Support Games With Mechanical Identity, Not Just Fan Service

World initially resonated because it tried something different. It leaned into timing, positioning, and enemy behavior instead of button-mashing spectacle. That kind of mechanical clarity is what fans should actively support going forward, whether through purchases, playtime, or constructive feedback.

When players reward thoughtful systems over pure fan service, publishers notice. Sales and engagement data are blunt tools, but they’re often the only signals executives use to decide whether a franchise deserves another shot.

Temper Expectations for Live-Service One Punch Man Games

Realistically, today’s news makes another full-scale live-service One Punch Man game unlikely in the near future. The IP’s power fantasy is notoriously hard to balance, and publishers now have a fresh example of how quickly things can unravel when the math doesn’t work.

What fans should expect instead are safer projects. Standalone action games, limited online modes, or even genre shifts like roguelikes or arena fighters with defined endpoints. These aren’t signs of the franchise shrinking, but of it recalibrating after a costly lesson.

Keep the Conversation Alive, But Grounded

Constructive criticism matters more than outrage. Developers and publishers do pay attention to community sentiment, especially when it’s specific. Talking about why combat depth mattered, why balance fell apart, or why certain modes couldn’t sustain engagement helps shape future pitches behind closed doors.

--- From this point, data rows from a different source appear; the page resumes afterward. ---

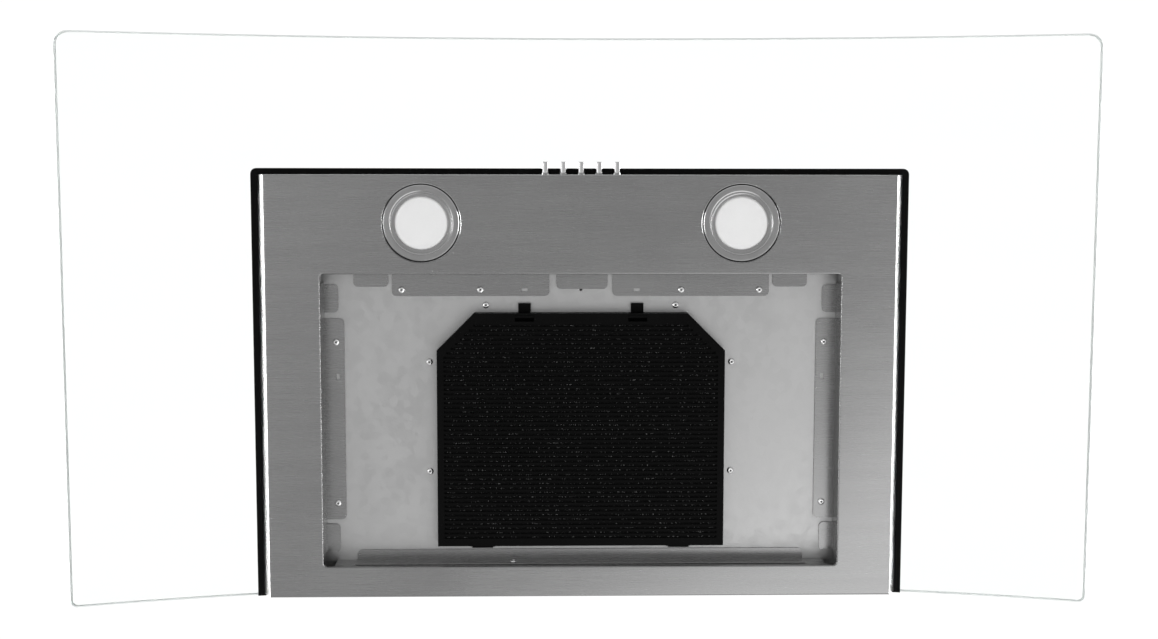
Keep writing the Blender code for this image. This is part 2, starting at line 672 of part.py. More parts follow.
def body_cover():
    """Thin arched sheet under the glass, inside the gasket, that hides the body's inside from above."""
    half = flank_top(0) + GASKET_PROUD - GASKET_WIDTH - GAP
    front = -PAN_DEPTH - GASKET_PROUD + GASKET_WIDTH + GAP
    cover = arch_slab("body_cover", GAP + COVER_THICK, GAP, front, -PAN_REAR, "galvanised")
    low, high = CROWN_Z - 2 * GLASS_SAG, CROWN_Z + GLASS_SAG
    combine(cover, prism("cover_plan", [(-half, front - SHEET), (half, front - SHEET), (half, 0), (-half, 0)],
                         low, high), "INTERSECT")
    return cut(cover, prism("cover_hole", glass_hole(0), low, high))


def glass_clamp():
    """Angle ring that holds the glass down around its cut-out."""
    over = GLASS_THICK + GAP
    clamp = arch_slab("glass_clamp", -over, -over - SHEET, -GLASS_DEPTH, 0, "galvanised")
    low, high = CROWN_Z - GLASS_SAG, CROWN_Z + GLASS_SAG
    plan = prism("clamp_plan", glass_hole(-CLAMP_REACH), low, high)
    leg = prism("clamp_leg", glass_hole(LOOSE), CROWN_Z - arch_drop(FILTER_WIDTH / 2),
                CROWN_Z + over + CLAMP_REACH)
    hole = prism("clamp_hole", glass_hole(LOOSE + SHEET), low, high)
    combine(clamp, plan, "INTERSECT")
    fuse(clamp, leg)
    return cut(clamp, hole)


def lamp(side, sign):
    centre = (sign * LAMP_X, LAMP_Y, UNDERSIDE)
    rim = LAMP_RIM_R
    face = -LAMP_PROUD
    lens_r = LAMP_LENS_R
    lip = rim - LAMP_LIP
    ring_out = lip - LAMP_GROOVE
    seat = face + LAMP_RECESS
    bezel = [(lens_r + 2 * GAP, seat), (LAMP_SLOPE_R, seat), (LAMP_SLOPE_R + LAMP_RECESS, face),
             (ring_out - GAP, face), (ring_out, face + GAP), (ring_out, -0.0008), (lip, -0.0008),
             (lip, -0.0014),
             (rim - GAP, -0.0014), (rim, -0.0010), (rim, -GAP), (LAMP_HOLE_R - 2 * GAP, -GAP),
             (LAMP_HOLE_R - 2 * GAP, 0.0080), (LAMP_CAN_R + GAP, 0.0080), (LAMP_CAN_R + GAP, 0.0010),
             (lens_r + 2 * GAP, 0.0010)]
    turned(f"lamp_bezel_{side}", bezel, centre, LAMP_STEPS, "Z", "chrome")
    lens = [(0, seat - 0.0004), (lens_r * 0.95, seat - 0.0002), (lens_r, seat + 0.0006), (lens_r, 0.0014),
            (lens_r + 0.0030, 0.0014), (lens_r + 0.0030, 0.0030), (0, 0.0030)]
    turned(f"lamp_lens_{side}", lens, centre, LAMP_STEPS, "Z", "lens")
    can = [(LAMP_CAN_R - SHEET, 0.0034), (LAMP_CAN_R, 0.0034), (LAMP_CAN_R, LAMP_CAN_HIGH - 0.004),
           (LAMP_CAN_R * 0.8, LAMP_CAN_HIGH), (0, LAMP_CAN_HIGH), (0, LAMP_CAN_HIGH - SHEET),
           (LAMP_CAN_R * 0.8 - SHEET, LAMP_CAN_HIGH - SHEET),
           (LAMP_CAN_R - SHEET, LAMP_CAN_HIGH - 0.004 - SHEET)]
    turned(f"lamp_can_{side}", can, centre, 24, "Z", "aluminium")


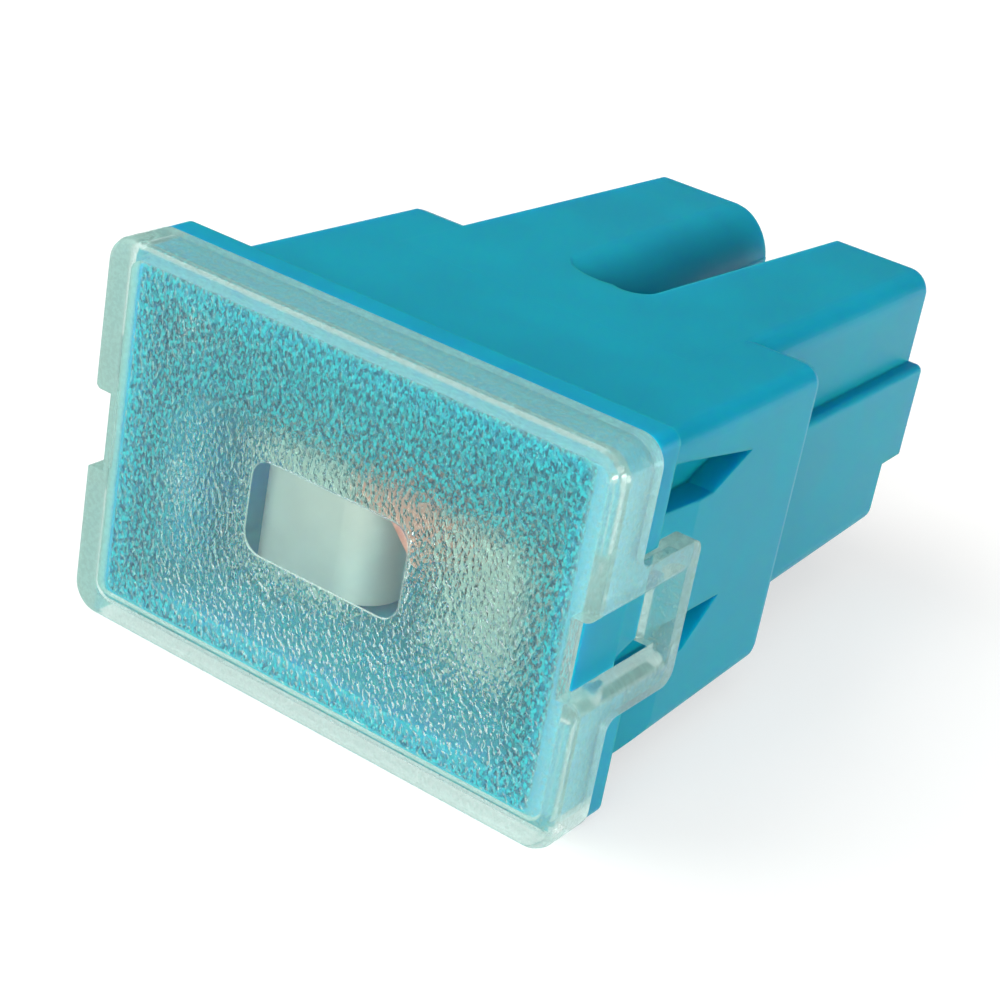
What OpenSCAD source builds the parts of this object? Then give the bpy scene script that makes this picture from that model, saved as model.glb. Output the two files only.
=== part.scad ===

Blind hype didn’t save this game, and blind negativity won’t help the next one. Clear expectations and informed feedback give One Punch Man its best chance to return stronger.

In the end, today is sad—but it doesn’t have to be final. One Punch Man still has enormous potential in gaming. Whether it gets another meaningful shot depends on whether the next adaptation learns from this failure, and whether fans choose to support games that respect both the IP and the players behind the controllers.